── INFORMATION PROVIDED ──
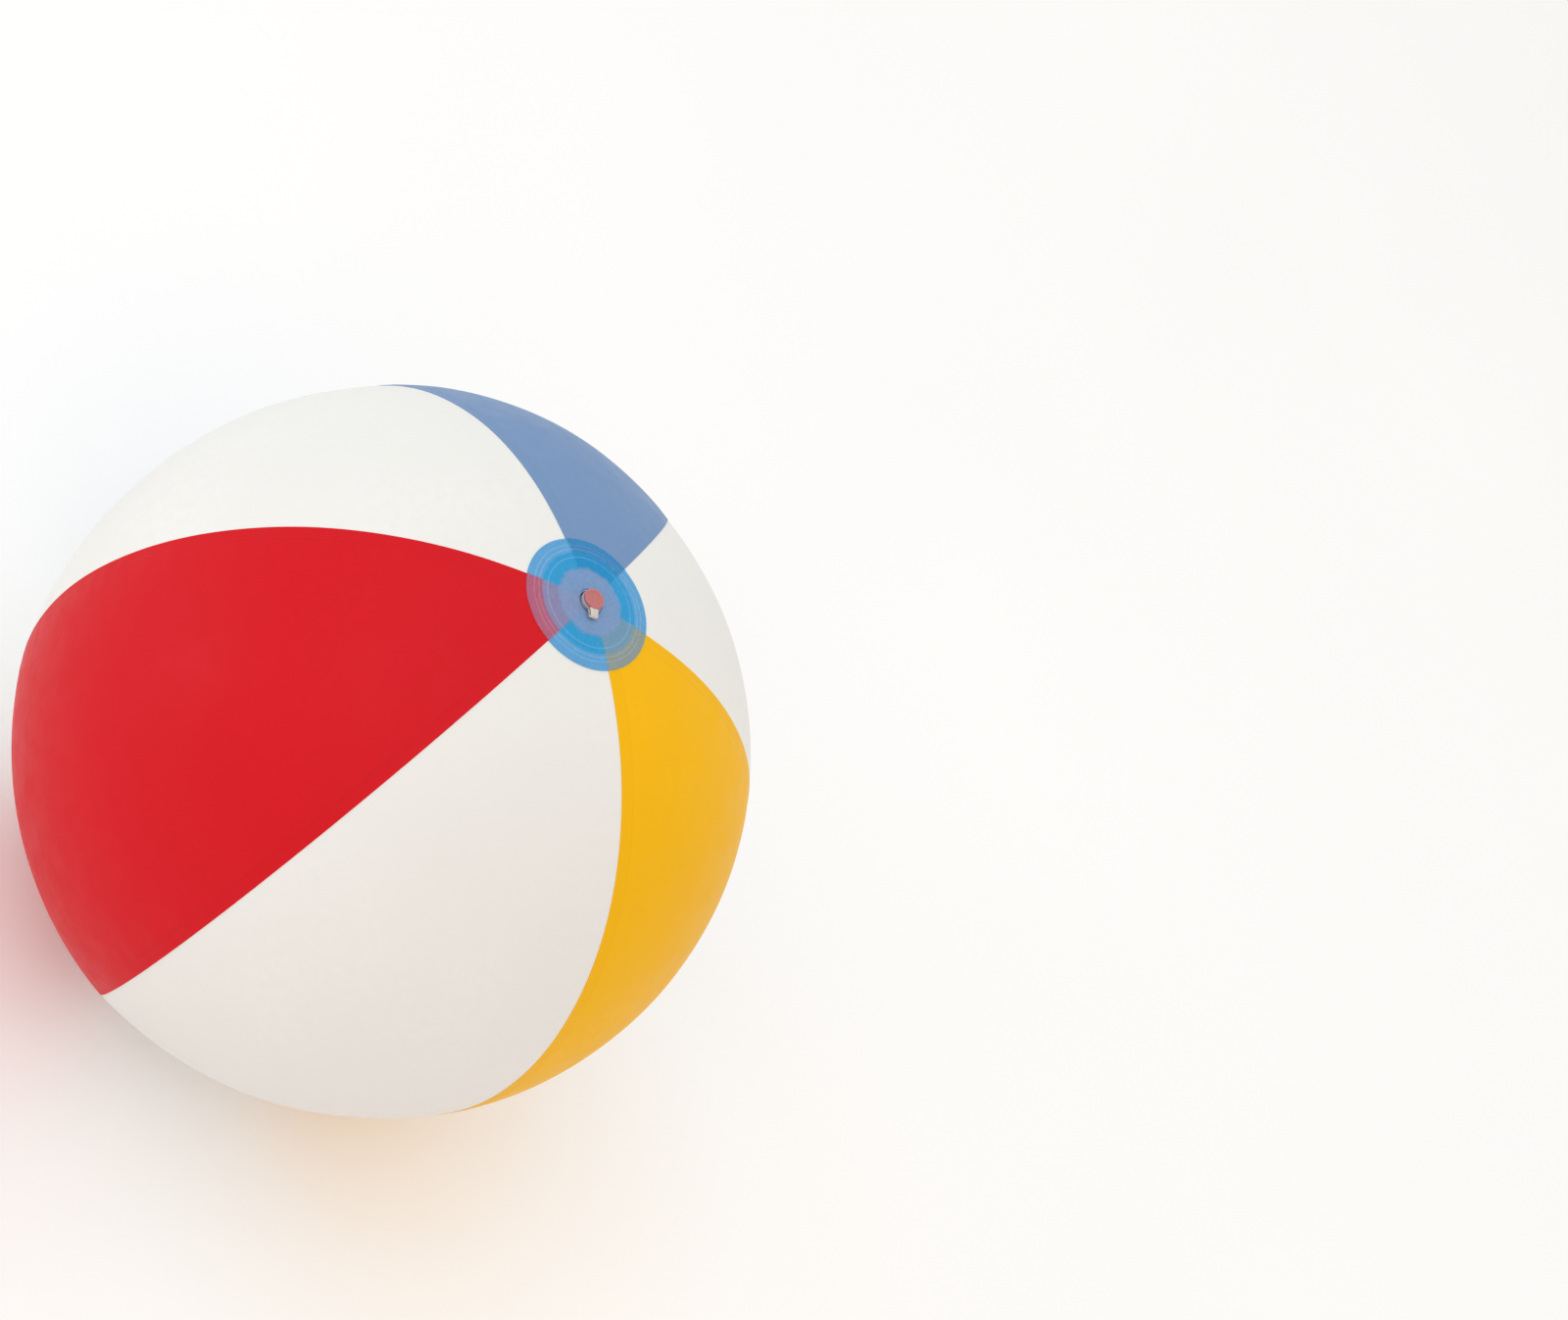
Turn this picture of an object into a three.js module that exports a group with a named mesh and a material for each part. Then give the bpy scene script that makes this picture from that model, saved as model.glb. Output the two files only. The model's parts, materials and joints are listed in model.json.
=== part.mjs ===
// An inflatable beach ball, blown up. Six panels of soft sheet are lapped and welded edge to edge,
// a round disc covers the panel ends at each pole, and a push-in air valve sits in the top disc.
// Millimetres, +Z up through the valve, origin at the centre of the ball.
import * as THREE from "three";

// The ball's skin
const equatorRadius = 162.5;
const poleRadius = 158.9;
const poleFlatness = 8; // a higher power keeps the flattening closer to the poles
const sheetThickness = 0.25;
const lapWidth = 6; // how far each coloured panel covers the white one beside it
const panelEndRadius = 15; // the panels stop this far from the axis
const gap = 0.3; // clearance between pieces that touch on the real ball

// The end discs
const discRadius = 29.6;
const discThickness = 0.35;

// The valve's fixed flange, welded under the top disc inside the ring of panel ends
const flangeThickness = 0.5;
const wellClearance = 1.2; // room round the stem for the skirt that turns inside out
const skirtThickness = 0.4;

// The valve's stem, which is pushed in
const boreRadius = 3.5;
const stemWall = 0.9;
const lipOverhang = 0.3;
const lipHeight = 0.8;
const lipChamfer = 0.2;
const stemDepth = 9; // below the disc's outer face
const mouthHeight = 1; // above the disc's outer face

// The stopper and its strap
const headOverhang = 0.2;
const headThickness = 1.5;
const headChamfer = 0.3;
const plugPlay = 0.25;
const plugTaper = 0.6;
const plugLength = 3.6;
const strapWidth = 3.5;
const strapThickness = 0.5;
const strapBend = 0.75; // radius of the loop's bend at mid thickness
const strapReach = 2.9; // from the stem's lip to the middle of that bend
const strapAngle = THREE.MathUtils.degToRad(-20);

// The check flap at the stem's inner end
const flapInset = 0.3;
const flapThickness = 0.4;
const flapTabHalfWidth = 1.5;
const flapHingeAngle = strapAngle + Math.PI;

// How finely the round shapes are divided
const panelColumns = 8; // between a panel's two welds
const capRows = 3; // under a disc
const bodyRows = 11; // from a disc's edge to the equator
const discSegments = 36;
const valveSegments = 24;
const bendSegments = 8;

// Sizes that follow from the ones above
const stemRadius = boreRadius + stemWall;
const lipRadius = stemRadius + lipOverhang;
const wellRadius = stemRadius + wellClearance;
// Across a lap a panel's end is one straight line, whose middle lies nearer the axis than its ends.
const flangeRadius = panelEndRadius * Math.cos(lapWidth / panelEndRadius / 2) - gap;
const headRadius = stemRadius + headOverhang;
const discFace = poleRadius + gap + discThickness; // height of the top disc's outer face
const headUnderside = mouthHeight + gap;
const panelAngle = Math.PI / 3;

const colours = {
  red: 0xd8282c,
  yellow: 0xeeb212,
  blue: 0x6f9cc0,
  white: 0xece6de,
  discBlue: 0x3f90c8,
  valveMilky: 0xaebbd2,
  strapCream: 0xe8dfd2,
  stopperPink: 0xd0606a,
};

function vinyl(colour, opacity = 1) {
  return new THREE.MeshStandardMaterial({
    color: colour,
    roughness: 0.3,
    metalness: 0,
    transparent: opacity < 1,
    opacity,
  });
}

// Radius of the coloured panels' outer face at an angle down from the +Z pole: the equator's
// radius, less a flattening that grows as a power of the cosine towards each pole.
function skinRadius(polar) {
  const flattening = Math.abs(Math.cos(polar)) ** poleFlatness;
  return equatorRadius + (poleRadius - equatorRadius) * flattening;
}

// Angle down from the pole at which that face is a given distance from the axis.
function polarAt(distance) {
  const rounds = 20;
  let polar = 0;
  for (let i = 0; i < rounds; i++) polar = Math.asin(distance / skinRadius(polar));
  return polar;
}

// A point of a turned profile, a distance from the axis and an offset outwards from the skin.
function skinPoint(distance, offset) {
  const polar = polarAt(distance);
  const radius = skinRadius(polar) + offset;
  return new THREE.Vector2(radius * Math.sin(polar), radius * Math.cos(polar));
}

function evenSteps(from, to, count) {
  return Array.from({ length: count + 1 }, (_, i) => from + ((to - from) * i) / count);
}

// Rows of a panel as angles from the top pole. The ones under a disc match the disc's own rings.
const capRadii = evenSteps(panelEndRadius, discRadius, capRows);
const upperRows = [
  ...capRadii.map(polarAt),
  ...evenSteps(polarAt(discRadius), Math.PI / 2, bodyRows).slice(1),
];
const panelRows = [
  ...upperRows,
  ...upperRows.slice(0, -1).reverse().map((polar) => Math.PI - polar),
];

// Columns of a panel as angles from its middle. The first and last columns are the welds, which
// lie inside the seam lines on a coloured panel and outside them on a white one.
function panelColumnsAt(polar, weldInside) {
  const lapAngle = lapWidth / (skinRadius(polar) * Math.sin(polar));
  const seam = panelAngle / 2;
  const inner = weldInside ? seam - lapAngle : seam;
  const outer = weldInside ? seam : seam + lapAngle;
  return [-outer, ...evenSteps(-inner, inner, panelColumns), outer];
}

// A panel is a thin box bent round the ball: its width runs along the equator, its height from
// pole to pole and its depth outwards through the sheet.
function panelGeometry(weldInside) {
  const outerFace = weldInside ? 0 : -(sheetThickness + gap);
  const columns = panelColumns + 2;
  const rows = panelRows.length - 1;
  const geometry = new THREE.BoxGeometry(1, 1, 1, columns, rows, 1);
  const corner = new THREE.Vector3();
  const places = geometry.getAttribute("position");
  for (let i = 0; i < places.count; i++) {
    corner.fromBufferAttribute(places, i);
    const column = Math.round((corner.x + 0.5) * columns);
    const row = Math.round((0.5 - corner.y) * rows);
    const polar = panelRows[row];
    const angle = panelColumnsAt(polar, weldInside)[column];
    const radius = skinRadius(polar) + outerFace - (corner.z > 0 ? 0 : sheetThickness);
    const distance = radius * Math.sin(polar);
    places.setXYZ(
      i,
      distance * Math.cos(angle),
      distance * Math.sin(angle),
      radius * Math.cos(polar),
    );
  }
  return geometry;
}

// A profile of distance from the axis and height, turned round the Z axis.
function turned(profile, segments) {
  return new THREE.LatheGeometry(profile, segments).rotateX(Math.PI / 2);
}

// A closed ring's profile, from its lower face's points and its upper face's, both going outwards.
function ringProfile(lower, upper) {
  return [...lower, ...upper.reverse(), lower[0].clone()];
}

function point(distance, height) {
  return new THREE.Vector2(distance, height);
}

// The top disc lies over the panel ends and has the valve's well in its middle.
function valveDiscGeometry() {
  const radii = [wellRadius, ...capRadii];
  const lower = radii.map((r) => skinPoint(r, gap));
  const upper = radii.map((r) => skinPoint(r, gap + discThickness));
  return turned(ringProfile(lower, upper), discSegments);
}

// The bottom disc has no hole. It is flat inside the ring of panel ends, where the ball rests.
function baseDiscGeometry() {
  const below = (p) => point(p.x, -p.y);
  const outer = capRadii.map((r) => below(skinPoint(r, gap + discThickness)));
  const inner = capRadii.map((r) => below(skinPoint(r, gap)));
  const profile = [point(0, outer[0].y), ...outer, ...inner.reverse(), point(0, inner.at(-1).y)];
  return turned(profile, discSegments);
}

function flangeGeometry() {
  const radii = evenSteps(wellRadius, flangeRadius, 2);
  const lower = radii.map((r) => skinPoint(r, -flangeThickness));
  const upper = radii.map((r) => skinPoint(r, 0));
  return turned(ringProfile(lower, upper), valveSegments);
}

// The skirt joins the flange's inner edge to the stem's inner end as a steep thin cone.
function skirtGeometry() {
  const topOuter = wellRadius - gap;
  const footInner = stemRadius + gap;
  const top = poleRadius - discFace;
  const lower = [point(footInner, -stemDepth), point(footInner + skirtThickness, -stemDepth)];
  const upper = [point(topOuter - skirtThickness, top), point(topOuter, top)];
  return turned(ringProfile(lower, upper), valveSegments);
}

function stemGeometry() {
  const lipFoot = mouthHeight - lipHeight;
  const profile = [
    point(boreRadius, -stemDepth),
    point(stemRadius, -stemDepth),
    point(stemRadius, lipFoot - lipOverhang),
    point(lipRadius, lipFoot),
    point(lipRadius, mouthHeight - lipChamfer),
    point(lipRadius - lipChamfer, mouthHeight),
    point(boreRadius, mouthHeight),
    point(boreRadius, -stemDepth),
  ];
  return turned(profile, valveSegments);
}

// The stopper's round head covers the mouth and its tapered plug fills the bore below.
function stopperGeometry() {
  const plugRadius = boreRadius - plugPlay;
  const profile = [
    point(0, -plugLength),
    point(plugRadius - plugTaper, -plugLength),
    point(plugRadius, 0),
    point(headRadius, 0),
    point(headRadius, headThickness - headChamfer),
    point(headRadius - headChamfer, headThickness),
    point(0, headThickness),
  ];
  return turned(profile, valveSegments);
}

// The strap is a short band bent into a U: its lower leg leaves the stem's lip, its upper leg
// comes back to the head, and the bend's middle is the line that the stopper swings about.
const strapHinge = lipRadius + strapReach;

function strapGeometry() {
  const outside = strapBend + strapThickness / 2;
  const inside = strapBend - strapThickness / 2;
  const lowerEnd = lipRadius + gap;
  const upperEnd = headRadius + gap;
  const quarter = Math.PI / 2;
  const band = new THREE.Shape();
  band.moveTo(lowerEnd, -outside);
  band.lineTo(strapHinge, -outside);
  band.absarc(strapHinge, 0, outside, -quarter, quarter, false);
  band.lineTo(upperEnd, outside);
  band.lineTo(upperEnd, inside);
  band.lineTo(strapHinge, inside);
  band.absarc(strapHinge, 0, inside, quarter, -quarter, true);
  band.lineTo(lowerEnd, -inside);
  band.closePath();
  const options = { depth: strapWidth, bevelEnabled: false, curveSegments: bendSegments };
  return new THREE.ExtrudeGeometry(band, options)
    .translate(0, 0, -strapWidth / 2)
    .rotateX(Math.PI / 2);
}

// The flap is a thin round leaf with a short tab, and it hinges where the tab meets the stem.
function flapGeometry() {
  const flapRadius = stemRadius - flapInset;
  const tabAngle = Math.asin(flapTabHalfWidth / flapRadius);
  const leaf = new THREE.Shape();
  leaf.moveTo(stemRadius, -flapTabHalfWidth);
  leaf.lineTo(stemRadius, flapTabHalfWidth);
  leaf.absarc(0, 0, flapRadius, tabAngle, 2 * Math.PI - tabAngle, false);
  leaf.closePath();
  const options = { depth: flapThickness, bevelEnabled: false, curveSegments: valveSegments };
  return new THREE.ExtrudeGeometry(leaf, options);
}

function piece(name, geometry, material) {
  const mesh = new THREE.Mesh(geometry, material);
  mesh.name = name;
  return mesh;
}

const ball = new THREE.Group();

// The panels in turn round the axis, the coloured ones lapping over the white ones.
const panels = [
  { name: "yellow_panel", colour: colours.yellow, over: true },
  { name: "white_panel_1", colour: colours.white, over: false },
  { name: "blue_panel", colour: colours.blue, over: true },
  { name: "white_panel_2", colour: colours.white, over: false },
  { name: "red_panel", colour: colours.red, over: true },
  { name: "white_panel_3", colour: colours.white, over: false },
];
panels.forEach((panel, i) => {
  const mesh = piece(panel.name, panelGeometry(panel.over), vinyl(panel.colour));
  mesh.rotation.z = (i + 0.5) * panelAngle;
  ball.add(mesh);
});

const discOpacity = 0.7;
ball.add(piece("valve_disc", valveDiscGeometry(), vinyl(colours.discBlue, discOpacity)));
ball.add(piece("base_disc", baseDiscGeometry(), vinyl(colours.discBlue, discOpacity)));
ball.add(piece("valve_flange", flangeGeometry(), vinyl(colours.valveMilky)));

// Heights in the valve are from the top disc's outer face.
const valve = new THREE.Group();
valve.position.z = discFace;
ball.add(valve);

valve.add(piece("valve_skirt", skirtGeometry(), vinyl(colours.valveMilky)));
valve.add(piece("valve_stem", stemGeometry(), vinyl(colours.valveMilky)));

const stopper = piece("stopper", stopperGeometry(), vinyl(colours.stopperPink));
stopper.position.z = headUnderside;
valve.add(stopper);

const strap = piece("stopper_strap", strapGeometry(), vinyl(colours.strapCream));
strap.position.z = headUnderside;
strap.rotation.z = strapAngle;
valve.add(strap);

const flap = piece("check_flap", flapGeometry(), vinyl(colours.valveMilky));
flap.position.z = -stemDepth - gap - flapThickness;
flap.rotation.z = flapHingeAngle;
valve.add(flap);

export default ball;
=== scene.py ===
"""An inflatable beach ball, blown up: six welded sheets of soft vinyl, a blue film disc at each pole
and a push-in air valve with a stopper on a strap. Every surface here is worked out on a grid round
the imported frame, in metres, with +Z up through the valve and the origin at the ball's centre."""

import json
import math

import bmesh
import bpy
import numpy as np
from bpy.props import FloatProperty, FloatVectorProperty, PointerProperty
from mathutils import Matrix, Vector


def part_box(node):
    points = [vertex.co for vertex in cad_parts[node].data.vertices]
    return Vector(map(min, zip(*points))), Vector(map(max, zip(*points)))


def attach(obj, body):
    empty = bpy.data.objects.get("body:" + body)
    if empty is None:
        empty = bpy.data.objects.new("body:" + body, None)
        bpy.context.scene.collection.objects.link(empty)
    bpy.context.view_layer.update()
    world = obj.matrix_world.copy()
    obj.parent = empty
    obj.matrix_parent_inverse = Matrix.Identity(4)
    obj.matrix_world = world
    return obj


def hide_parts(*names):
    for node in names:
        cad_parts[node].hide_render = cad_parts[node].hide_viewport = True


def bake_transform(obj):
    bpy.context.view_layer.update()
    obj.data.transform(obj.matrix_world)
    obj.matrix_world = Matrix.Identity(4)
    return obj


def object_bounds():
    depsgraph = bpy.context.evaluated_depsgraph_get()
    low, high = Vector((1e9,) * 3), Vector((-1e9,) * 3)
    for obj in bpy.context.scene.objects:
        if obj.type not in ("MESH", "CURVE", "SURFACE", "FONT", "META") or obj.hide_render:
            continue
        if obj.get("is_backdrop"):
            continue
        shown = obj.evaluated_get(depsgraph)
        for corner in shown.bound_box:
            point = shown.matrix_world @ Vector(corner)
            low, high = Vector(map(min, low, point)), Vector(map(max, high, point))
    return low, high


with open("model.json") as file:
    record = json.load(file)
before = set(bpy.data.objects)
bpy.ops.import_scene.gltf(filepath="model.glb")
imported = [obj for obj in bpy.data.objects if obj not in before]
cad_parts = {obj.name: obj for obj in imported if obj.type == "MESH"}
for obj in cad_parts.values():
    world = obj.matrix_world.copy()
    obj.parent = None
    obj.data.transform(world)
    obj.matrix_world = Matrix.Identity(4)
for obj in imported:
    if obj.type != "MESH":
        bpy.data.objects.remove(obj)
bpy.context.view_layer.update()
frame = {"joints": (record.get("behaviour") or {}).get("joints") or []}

bl_info = {
    "name": "Beach Ball",
    "version": (1, 0, 0),
    "blender": (4, 5, 0),
    "location": "3D View > Sidebar > Beach Ball",
    "description": "Makes the sheets, film discs and air valve of an inflatable beach ball",
    "category": "Mesh",
}

MM = 0.001
PANEL_COUNT = 6
PANEL_ANGLE = 2 * math.pi / PANEL_COUNT
POLE_FLATNESS = 8  # the power of the cosine by which the ball flattens towards its poles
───
* _TASK DIRECTIONS_
Your task is to transcribe only the lines from the line containing "valve.add(strap);" through the line containing "bpy.context.scene.collection.objects.link(empty)", word for word.

* _EXERCISE RESULT_
valve.add(strap);

const flap = piece("check_flap", flapGeometry(), vinyl(colours.valveMilky));
flap.position.z = -stemDepth - gap - flapThickness;
flap.rotation.z = flapHingeAngle;
valve.add(flap);

export default ball;
=== scene.py ===
"""An inflatable beach ball, blown up: six welded sheets of soft vinyl, a blue film disc at each pole
and a push-in air valve with a stopper on a strap. Every surface here is worked out on a grid round
the imported frame, in metres, with +Z up through the valve and the origin at the ball's centre."""

import json
import math

import bmesh
import bpy
import numpy as np
from bpy.props import FloatProperty, FloatVectorProperty, PointerProperty
from mathutils import Matrix, Vector


def part_box(node):
    points = [vertex.co for vertex in cad_parts[node].data.vertices]
    return Vector(map(min, zip(*points))), Vector(map(max, zip(*points)))


def attach(obj, body):
    empty = bpy.data.objects.get("body:" + body)
    if empty is None:
        empty = bpy.data.objects.new("body:" + body, None)
        bpy.context.scene.collection.objects.link(empty)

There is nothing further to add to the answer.